Some minor optimizations may be available, but this basically implements the union operation, and should show the general process for implementing the intersection.
I'll post my own implementation so far (just union operation), I'm using a functional language so be warned.. it may be confusing:
let rec calc c l1 l2 =
match c,l1,l2 with
None, (f1,t1) :: y1, ((f2,t2) :: y2 as n2) when f1 < f2 -> calc (Some (f1,t1)) y1 n2
| None, n1, (f2,t2) :: y2 -> calc (Some (f2,t2)) n1 y2
| None, _, _ -> []
| (Some (fc,tc) as cur), (f1,t1) :: y1, ((f2,t2) :: y2 as n2) when t1 <= fc -> calc cur y1 n2
| (Some (fc,tc) as cur), ((f1,t1) :: y1 as n1), (f2,t2) :: y2 when t2 <= fc -> calc cur n1 y2
| Some (fc,tc), (f1,t1) :: y1, ((f2,t2) :: y2 as n2) when f1 <= tc && t1 > fc -> calc (Some (fc,t1)) y1 n2
| Some (fc,tc), ((f1,t1) :: y1 as n1), (f2,t2) :: y2 when f2 <= tc && t2 > fc -> calc (Some (fc,t2)) n1 y2
| Some (fc,tc), (f1,t1) :: y1, ((f2,t2) :: y2 as n2) when f1 < f2 -> [fc,tc] @ calc (Some (f1,t1)) y1 n2
| Some (fc,tc), (t :: e as n1), (f2,t2) :: y2 -> [fc,tc] @ calc (Some (f2,t2)) n1 y2
| Some (fc,tc), [], (f,t) :: tr when f <= tc && t > tc -> calc (Some (fc,t)) [] tr
| Some (fc,tc), [], (f,t) :: tr when f <= tc && t <= tc -> calc (Some (fc,tc)) [] tr
| Some (fc,tc), [], x -> [fc,tc] @ x
| Some (fc,tc), (f,t) :: tr, [] when f <= tc && t > tc -> calc (Some (fc,t)) tr []

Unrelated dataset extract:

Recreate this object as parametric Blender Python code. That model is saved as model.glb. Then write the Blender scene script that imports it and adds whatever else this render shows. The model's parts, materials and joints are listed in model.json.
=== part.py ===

| Some (fc,tc), (f,t) :: tr, [] when f <= tc && t <= tc -> calc (Some (fc,tc)) tr []
| Some (fc,tc), x, [] -> [fc,tc] @ x
It uses the c
argument to store the current interval (on which merge overlapping ranges) while l1
and l2
are two int*int list
.
Syntax is easy, every row represent a single case that has c
, l1
and l2
specified in a precise way. Let me give you just some examples:
(Some (fc,tc) as cur), (f1,t1) :: y1, ((f2,t2) :: y2 as n2) when t1 <= fc -> calc cur y1 n2
I have a current range fc,tc
and the two lists contains at least one element (that's why of (f1,t1)::y1
), so if t1 <= fc
then the range of first list ends before the current and i can be discarded so it calls recursively itself with same cur
range, y1
in which the first one is discarded and n2
that is an alias for the same list received as an argument.
This is similar for every other case, when I find that no next range overlaps with cur
the I return cur
as an element of the final answer and start again from an empty one.